Centre for Ukrainian Canadian Studies
- Type: College & University
- Established: 1981
- Director: Yuliia Ivaniuk
- Location: Winnipeg, Manitoba, Canada
- Campus: Urban;
- Website: umanitoba.ca/faculties/arts/departments/ukrainian_canadian_studies/index.html

= Centre for Ukrainian Canadian Studies =

The Centre for Ukrainian Canadian Studies (CUCS) was founded in 1981, as a joint creation between the University of Manitoba and St. Andrew's College. The mission of the Centre is to create, preserve and communicate knowledge dealing with Ukrainian Canadian culture and scholarship. It is located in Winnipeg, Manitoba.

The Centre for Ukrainian Canadian Studies, provides undergraduate courses and interdisciplinary programs of study in areas relating to Ukrainian Canadian culture. The Centre also encourages and promotes research and scholarship in all areas relating to Ukrainian Canadian Heritage Studies.

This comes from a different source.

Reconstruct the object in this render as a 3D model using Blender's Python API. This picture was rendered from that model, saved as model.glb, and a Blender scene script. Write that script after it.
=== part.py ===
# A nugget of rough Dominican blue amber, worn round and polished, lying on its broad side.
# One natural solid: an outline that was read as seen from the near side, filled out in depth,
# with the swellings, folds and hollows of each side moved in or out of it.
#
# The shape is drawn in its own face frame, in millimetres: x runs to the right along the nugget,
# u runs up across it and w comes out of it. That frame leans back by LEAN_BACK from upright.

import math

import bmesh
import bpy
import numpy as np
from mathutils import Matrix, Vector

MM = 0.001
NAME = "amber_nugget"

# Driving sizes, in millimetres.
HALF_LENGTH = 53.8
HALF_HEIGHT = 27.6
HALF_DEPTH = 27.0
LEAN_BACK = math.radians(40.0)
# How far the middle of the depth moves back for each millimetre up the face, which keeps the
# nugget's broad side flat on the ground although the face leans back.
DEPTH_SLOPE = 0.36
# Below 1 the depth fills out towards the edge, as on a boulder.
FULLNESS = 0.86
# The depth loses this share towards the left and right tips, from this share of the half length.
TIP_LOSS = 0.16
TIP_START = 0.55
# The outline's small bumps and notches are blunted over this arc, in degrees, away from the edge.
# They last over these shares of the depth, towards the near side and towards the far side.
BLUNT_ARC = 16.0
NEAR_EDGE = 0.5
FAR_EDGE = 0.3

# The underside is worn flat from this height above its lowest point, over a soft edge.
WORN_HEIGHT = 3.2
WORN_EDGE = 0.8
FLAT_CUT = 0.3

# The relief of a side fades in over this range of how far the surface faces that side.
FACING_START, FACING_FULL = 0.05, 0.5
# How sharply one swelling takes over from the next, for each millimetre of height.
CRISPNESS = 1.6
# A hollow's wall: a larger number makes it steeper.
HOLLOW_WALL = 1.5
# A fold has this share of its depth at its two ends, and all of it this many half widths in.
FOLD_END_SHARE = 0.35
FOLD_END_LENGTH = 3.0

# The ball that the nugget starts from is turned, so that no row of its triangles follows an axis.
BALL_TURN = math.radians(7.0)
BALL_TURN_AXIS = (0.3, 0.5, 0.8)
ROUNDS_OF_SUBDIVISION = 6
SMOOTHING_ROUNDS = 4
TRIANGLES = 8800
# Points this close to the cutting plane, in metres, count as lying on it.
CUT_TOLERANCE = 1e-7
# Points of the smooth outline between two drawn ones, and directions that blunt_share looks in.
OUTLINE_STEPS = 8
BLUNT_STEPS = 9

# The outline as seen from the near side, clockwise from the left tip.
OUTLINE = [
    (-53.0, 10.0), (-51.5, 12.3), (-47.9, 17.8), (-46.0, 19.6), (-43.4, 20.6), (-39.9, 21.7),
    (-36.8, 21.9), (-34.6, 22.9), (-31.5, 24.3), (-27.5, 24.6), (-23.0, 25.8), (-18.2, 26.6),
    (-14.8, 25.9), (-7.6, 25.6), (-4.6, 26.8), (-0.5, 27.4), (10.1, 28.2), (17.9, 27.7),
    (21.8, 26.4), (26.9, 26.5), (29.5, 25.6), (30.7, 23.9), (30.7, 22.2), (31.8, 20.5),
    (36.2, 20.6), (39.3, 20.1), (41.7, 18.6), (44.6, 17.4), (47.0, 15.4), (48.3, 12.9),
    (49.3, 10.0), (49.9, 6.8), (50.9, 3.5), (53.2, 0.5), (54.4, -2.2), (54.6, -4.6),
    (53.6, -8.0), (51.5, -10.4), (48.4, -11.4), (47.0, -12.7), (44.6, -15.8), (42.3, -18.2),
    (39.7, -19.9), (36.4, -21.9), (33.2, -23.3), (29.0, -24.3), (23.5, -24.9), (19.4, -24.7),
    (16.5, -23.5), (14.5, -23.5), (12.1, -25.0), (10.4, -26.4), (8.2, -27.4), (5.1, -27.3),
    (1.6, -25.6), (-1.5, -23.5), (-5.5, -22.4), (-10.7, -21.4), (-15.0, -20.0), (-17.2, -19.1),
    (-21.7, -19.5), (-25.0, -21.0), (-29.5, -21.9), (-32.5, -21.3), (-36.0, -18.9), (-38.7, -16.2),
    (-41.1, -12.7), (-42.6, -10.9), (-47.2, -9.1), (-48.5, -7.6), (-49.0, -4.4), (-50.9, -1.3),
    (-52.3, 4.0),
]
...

The Centre offers nineteen courses in areas such as Ukrainian language, Ukrainian Canadian literature and folklore, the history of Ukraine and of the Ukrainians in Canada, the geography of Ukraine, the government and politics of Ukraine, Eastern Christianity, Byzantine art, and the Ukrainian arts in Canada. These courses can be taken singly, for general interest, as options, or as components of programs in various departments in the Faculty of Arts or in the School of Art.

For students interested in specializing in the area, the Centre offers interdisciplinary programs in Ukrainian Canadian Heritage Studies leading to a Bachelor of Arts degree with a general major, an advanced major, or a minor in this field. The University of Manitoba is the only university in Canada which offers undergraduate degree programs in Ukrainian Canadian Heritage Studies.

The Centre offers courses on the University of Manitoba campus, and at off-campus locations in Winnipeg. From time to time, the Centre is also able to offer courses at other locations in Manitoba and through teleconference, as well as specialized programs during the summer.

Although the Centre does not offer graduate courses, it is possible to pursue graduate work in Ukrainian Canadian Heritage Studies at the M.A. and Ph.D. levels through Interdisciplinary Programs in the Faculty of Graduate Studies at the University of Manitoba. Several fellowships are available.

Individual scholars are encouraged to pursue their own research agenda within a Ukrainian Canadian context. Topics of current interest include an exploration of Ukrainian Canadian history, the occurrence of Ukrainian Canadiana within North American popular culture, explorations of Ukrainian Canadian arts including folklore, fine arts, and literature, issues in genealogy, and the study of music both popular and classical) with a Ukrainian Canadian focus.

An additional new direction is the development of an online courses on Ukrainian Canadian folklore.

The Centre, since 2002, has held a bi-annual Tarnawecky Distinguished Lecture program at the University of Manitoba. This program is intended to bring academics and experts as speakers to the University.

The current coordinator, as of 2022, is Yuliia Ivaniuk.